In diesem Pandemie-Sommer 2020 ist es ratsam, die Ferien im eigenen Land zu verbringen. Gerade auch aus literarischer Sicht bieten sich zauberhafte Tagestouren an. Auf 20 literarischen Tagestouren können Leser*innen einen ganz anderen Zugang finden zum Werk eines Schriftstellers oder einer Schriftstellerin. Im Buch „Literarisches Reisefieber“ (AS Verlag, 240 Seiten) präsentiert die Zürcher Autorin Ursula Kohler 20 Tagestouren, immer auf den Spuren von Schweizer Schriftstellerinnen und Schriftstellern.
Literarische Sehnsuchtsorte. Eine dieser Tagestouren führt uns zum Beispiel zum geheimnisvollen Ulrich Bräker, dem armen Mann im Toggenburg. Wir lernen das Leben in früherer Zeit kennen, und man kommt auf dieser Tour überall dort vorbei, wo der Schriftsteller seine Jugendzeit verbracht hat. Eine andere Tagestour führt uns ins Bündnerland. Insbesondere in der Region rund um Davos lässt sich trefflich wandern auf den Spuren des Schriftstellers Jürg Federspiel. Auf diese Weise reisen wir in ganz unterschiedliche Regionen der Schweiz, in die Deutschschweiz, in die Romandie und auch ins Tessin. Häufig flaniert die literarisch interessierte Leserschaft dabei durch attraktive Ortschaften, die in einem Roman oder in einer Erzählung vorkommen.
Schriftsteller-Kolonien im Süden. Häufig hat es Schweizer Schriftsteller zwecks Tapetenwechsel und Inspiration in den Süden gezogen. Das Tessin war zu allen Zeiten ein begehrter Sehnsuchtsort, insbesondere für Künstler und Literaten, die für ihre Arbeit Ruhe suchten und neue Schreiblust. Vor allem im frühen 20. Jahrhundert war der Monte Verità bei Ascona der Sehnsuchtsort für Künstler und Literaten.
„Den letzten Sommer seines Lebens brachte der Maler Klingsor in jenen südlichen Gegenden zu, die er schon in früheren Jahren geliebt und oft besucht hatte. Dort entstanden seine letzten Bilder, jene freien Paraphrasen zu den Formen der Erscheinungswelt, jene seltsamen, leuchtenden und doch stillen, traumstillen Bilder mit den gebogenen Bäumen und pflanzenhaften Häusern.“
Hermann Hesse in: „Klingsors letzter Sommer“.

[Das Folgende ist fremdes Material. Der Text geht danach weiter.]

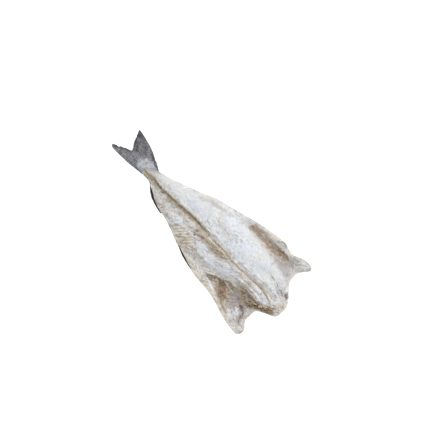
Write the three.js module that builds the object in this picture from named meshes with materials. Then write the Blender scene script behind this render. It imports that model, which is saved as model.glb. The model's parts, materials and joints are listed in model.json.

Ein besonderer Ort in der Südschweiz ist das Dorf Montagnola. Hier lebte und arbeitete Hermann Hesse, der Autor von so grossen Erzählungen wie „Steppenwolf“, „Demian“, „Unterm Rad“ oder „Klingsors letzter Sommer“. Leider sind jedoch Sehnsuchtsorte immer auch kurzfristige Bleiben für Künstler. Hermann Hesse war es nur die letzten Jahre seines Lebens vergönnt, im Tessin zu leben und zu arbeiten.
Literarische Tagestouren auf den Spuren von Schriftsteller*innen wie Max Frisch, Friedrich Glauser, Jeremias Gotthelf, Annemarie Schwarzenbach, Silja Walter, Johanna Spyri, Anne Cuneo, Meret Oppenheim, Laure Wyss oder Hermann Burger bereichern nicht nur unser literarisches Hintergrundwissen, sie führen uns zudem auch in bezaubernde Landschaften. Oftmals gibt die Landschaft zusätzlich auch noch die Szenerie ab für einen Roman, so wie die Gegend rund um den Bielersee im Roman „Der Richter und sein Henker“ von Friedrich Dürrenmatt.
Das literarische Reisebuch von Ursula Kohler ist ein ganz besonderer Reiseführer, bestimmt ein gewinnbringender Buchtipp für all die reiselustigen Literaturfans unter uns. Auf den Spuren von 20 Schweizer Schriftsteller*innen führt uns Ursula Kohler in ihrem Buch kreuz und quer durchs Land. Die Autor*innen werden mit einer kurzen Biografie und einem bedeutsamen Buch aus ihrem Werk vorgestellt. Die ausgewählten Tagestouren sind vom Lebensweg und dem Wirkungsort der Literaten inspiriert.